AIM.
Quote exactly the lines spanning from the top of the data below to the line that contains "with its solar", including both.

DATASET EXTRACT.
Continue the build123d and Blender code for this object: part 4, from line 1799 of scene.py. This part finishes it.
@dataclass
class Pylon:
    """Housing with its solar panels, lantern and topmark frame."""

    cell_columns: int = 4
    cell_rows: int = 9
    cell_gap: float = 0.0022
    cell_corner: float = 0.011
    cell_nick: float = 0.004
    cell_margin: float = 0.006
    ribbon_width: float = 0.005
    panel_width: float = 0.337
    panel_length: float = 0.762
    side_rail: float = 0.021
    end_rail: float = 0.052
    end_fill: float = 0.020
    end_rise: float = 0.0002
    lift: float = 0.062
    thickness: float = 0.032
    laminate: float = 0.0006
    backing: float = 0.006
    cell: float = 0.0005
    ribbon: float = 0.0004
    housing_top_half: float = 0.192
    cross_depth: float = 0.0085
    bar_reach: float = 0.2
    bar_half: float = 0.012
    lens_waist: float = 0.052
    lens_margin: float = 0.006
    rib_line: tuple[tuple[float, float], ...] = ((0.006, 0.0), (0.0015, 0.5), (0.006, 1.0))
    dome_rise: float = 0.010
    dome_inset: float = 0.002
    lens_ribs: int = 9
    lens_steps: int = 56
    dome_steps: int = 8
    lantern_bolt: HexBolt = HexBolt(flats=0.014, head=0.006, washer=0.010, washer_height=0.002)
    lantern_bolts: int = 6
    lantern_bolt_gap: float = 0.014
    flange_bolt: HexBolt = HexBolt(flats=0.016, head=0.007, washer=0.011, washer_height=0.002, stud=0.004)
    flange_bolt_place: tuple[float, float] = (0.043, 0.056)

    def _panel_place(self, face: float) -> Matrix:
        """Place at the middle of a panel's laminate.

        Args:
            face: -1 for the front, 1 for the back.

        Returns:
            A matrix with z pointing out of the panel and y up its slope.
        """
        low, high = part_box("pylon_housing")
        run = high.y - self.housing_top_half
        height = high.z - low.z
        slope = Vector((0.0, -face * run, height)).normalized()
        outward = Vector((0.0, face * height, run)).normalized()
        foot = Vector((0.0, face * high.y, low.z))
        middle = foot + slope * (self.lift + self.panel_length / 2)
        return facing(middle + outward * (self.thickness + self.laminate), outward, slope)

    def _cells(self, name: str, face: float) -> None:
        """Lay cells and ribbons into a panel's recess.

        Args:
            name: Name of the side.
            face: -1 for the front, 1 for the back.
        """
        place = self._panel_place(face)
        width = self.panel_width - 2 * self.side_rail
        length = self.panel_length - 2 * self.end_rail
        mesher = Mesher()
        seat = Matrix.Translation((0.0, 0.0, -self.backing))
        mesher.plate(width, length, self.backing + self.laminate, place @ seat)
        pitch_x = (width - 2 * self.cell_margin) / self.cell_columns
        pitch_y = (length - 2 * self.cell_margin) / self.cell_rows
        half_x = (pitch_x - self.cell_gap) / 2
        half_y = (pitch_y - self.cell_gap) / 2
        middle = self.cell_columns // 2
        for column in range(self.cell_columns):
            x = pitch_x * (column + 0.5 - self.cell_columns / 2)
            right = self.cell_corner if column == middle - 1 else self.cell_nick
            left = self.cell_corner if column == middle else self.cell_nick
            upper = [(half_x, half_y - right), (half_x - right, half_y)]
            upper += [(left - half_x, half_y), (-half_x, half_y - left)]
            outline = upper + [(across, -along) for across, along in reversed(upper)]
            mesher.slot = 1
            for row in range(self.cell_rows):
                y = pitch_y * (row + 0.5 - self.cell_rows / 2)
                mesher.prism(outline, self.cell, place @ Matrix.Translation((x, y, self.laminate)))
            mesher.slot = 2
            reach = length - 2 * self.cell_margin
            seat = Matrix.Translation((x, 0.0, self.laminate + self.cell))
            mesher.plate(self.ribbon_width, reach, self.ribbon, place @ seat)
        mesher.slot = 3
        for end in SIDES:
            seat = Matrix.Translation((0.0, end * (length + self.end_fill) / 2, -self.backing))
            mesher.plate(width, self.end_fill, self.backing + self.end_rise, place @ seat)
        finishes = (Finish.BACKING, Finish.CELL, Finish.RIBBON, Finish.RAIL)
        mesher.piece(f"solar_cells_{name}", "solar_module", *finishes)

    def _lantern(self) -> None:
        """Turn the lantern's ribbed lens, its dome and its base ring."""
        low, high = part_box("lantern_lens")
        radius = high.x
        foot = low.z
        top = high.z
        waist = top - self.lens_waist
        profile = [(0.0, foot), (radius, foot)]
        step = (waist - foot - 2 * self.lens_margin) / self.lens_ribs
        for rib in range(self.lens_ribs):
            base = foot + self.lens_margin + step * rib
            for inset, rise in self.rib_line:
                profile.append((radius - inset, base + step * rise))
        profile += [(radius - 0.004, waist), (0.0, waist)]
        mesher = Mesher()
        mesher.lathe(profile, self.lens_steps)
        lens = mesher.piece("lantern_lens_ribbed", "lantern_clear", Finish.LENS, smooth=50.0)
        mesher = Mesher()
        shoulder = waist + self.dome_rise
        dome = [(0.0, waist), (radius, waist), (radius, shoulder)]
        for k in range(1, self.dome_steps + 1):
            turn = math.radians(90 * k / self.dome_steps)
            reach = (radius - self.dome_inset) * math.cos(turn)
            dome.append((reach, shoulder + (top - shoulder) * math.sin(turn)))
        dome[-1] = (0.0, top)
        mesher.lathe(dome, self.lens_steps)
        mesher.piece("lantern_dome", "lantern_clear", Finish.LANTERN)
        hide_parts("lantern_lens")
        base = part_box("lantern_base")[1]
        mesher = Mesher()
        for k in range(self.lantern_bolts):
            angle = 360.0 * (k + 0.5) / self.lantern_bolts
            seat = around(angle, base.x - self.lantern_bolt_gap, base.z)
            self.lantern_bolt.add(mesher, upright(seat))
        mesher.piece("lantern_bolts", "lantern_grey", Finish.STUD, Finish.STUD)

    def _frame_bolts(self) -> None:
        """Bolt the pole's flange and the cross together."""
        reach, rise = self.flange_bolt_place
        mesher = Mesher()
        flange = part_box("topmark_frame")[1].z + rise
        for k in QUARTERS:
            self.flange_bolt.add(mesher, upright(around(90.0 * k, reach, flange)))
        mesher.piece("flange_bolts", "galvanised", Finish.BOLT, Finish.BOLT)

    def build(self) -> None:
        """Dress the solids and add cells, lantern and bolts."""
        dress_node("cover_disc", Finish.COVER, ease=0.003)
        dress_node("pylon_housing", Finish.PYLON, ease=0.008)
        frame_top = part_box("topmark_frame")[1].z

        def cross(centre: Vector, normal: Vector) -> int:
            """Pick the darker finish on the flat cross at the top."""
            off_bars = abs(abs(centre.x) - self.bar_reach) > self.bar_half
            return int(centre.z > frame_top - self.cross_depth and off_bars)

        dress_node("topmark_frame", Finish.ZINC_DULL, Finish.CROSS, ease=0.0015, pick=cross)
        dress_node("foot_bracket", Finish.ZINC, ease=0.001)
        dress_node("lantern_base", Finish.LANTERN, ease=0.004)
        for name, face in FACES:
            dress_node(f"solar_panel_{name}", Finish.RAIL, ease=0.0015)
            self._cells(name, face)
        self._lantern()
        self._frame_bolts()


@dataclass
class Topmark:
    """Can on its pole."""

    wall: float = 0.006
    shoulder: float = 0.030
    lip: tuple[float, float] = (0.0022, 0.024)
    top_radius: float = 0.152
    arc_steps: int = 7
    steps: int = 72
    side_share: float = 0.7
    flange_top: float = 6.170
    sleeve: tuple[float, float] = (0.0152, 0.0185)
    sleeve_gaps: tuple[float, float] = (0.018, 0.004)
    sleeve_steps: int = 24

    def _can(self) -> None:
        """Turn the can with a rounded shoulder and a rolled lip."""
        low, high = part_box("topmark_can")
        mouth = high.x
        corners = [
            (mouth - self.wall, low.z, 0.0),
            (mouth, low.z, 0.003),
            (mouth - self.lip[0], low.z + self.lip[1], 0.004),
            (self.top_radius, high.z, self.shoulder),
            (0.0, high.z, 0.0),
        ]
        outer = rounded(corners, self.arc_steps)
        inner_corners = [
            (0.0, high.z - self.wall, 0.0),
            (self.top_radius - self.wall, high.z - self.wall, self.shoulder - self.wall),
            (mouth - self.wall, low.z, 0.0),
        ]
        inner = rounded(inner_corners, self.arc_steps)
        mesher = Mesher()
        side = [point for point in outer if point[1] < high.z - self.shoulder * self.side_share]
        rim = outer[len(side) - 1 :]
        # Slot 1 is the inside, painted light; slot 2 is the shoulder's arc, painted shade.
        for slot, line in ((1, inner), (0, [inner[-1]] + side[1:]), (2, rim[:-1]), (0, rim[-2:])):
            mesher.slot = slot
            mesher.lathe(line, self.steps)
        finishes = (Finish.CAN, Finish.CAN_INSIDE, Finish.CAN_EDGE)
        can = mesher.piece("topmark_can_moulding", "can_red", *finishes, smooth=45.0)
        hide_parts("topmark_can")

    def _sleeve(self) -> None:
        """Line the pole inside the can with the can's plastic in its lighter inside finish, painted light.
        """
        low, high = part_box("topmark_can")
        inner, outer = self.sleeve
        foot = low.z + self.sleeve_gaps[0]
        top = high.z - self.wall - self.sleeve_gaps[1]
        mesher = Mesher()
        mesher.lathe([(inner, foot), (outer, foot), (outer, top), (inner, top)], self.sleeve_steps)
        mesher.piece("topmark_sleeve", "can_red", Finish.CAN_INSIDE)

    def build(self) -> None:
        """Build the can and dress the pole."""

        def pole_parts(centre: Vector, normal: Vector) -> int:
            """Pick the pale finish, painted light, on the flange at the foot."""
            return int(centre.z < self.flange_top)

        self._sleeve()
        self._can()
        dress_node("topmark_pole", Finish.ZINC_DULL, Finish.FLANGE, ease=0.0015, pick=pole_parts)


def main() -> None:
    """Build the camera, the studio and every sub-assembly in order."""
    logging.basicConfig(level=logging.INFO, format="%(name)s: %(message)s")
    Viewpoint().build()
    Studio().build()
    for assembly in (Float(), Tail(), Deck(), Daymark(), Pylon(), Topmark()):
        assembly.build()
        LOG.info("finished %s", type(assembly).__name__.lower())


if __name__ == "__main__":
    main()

SOLUTION FOR THIS EXERCISE.
Continue the build123d and Blender code for this object: part 4, from line 1799 of scene.py. This part finishes it.
@dataclass
class Pylon:
    """Housing with its solar panels, lantern and topmark frame."""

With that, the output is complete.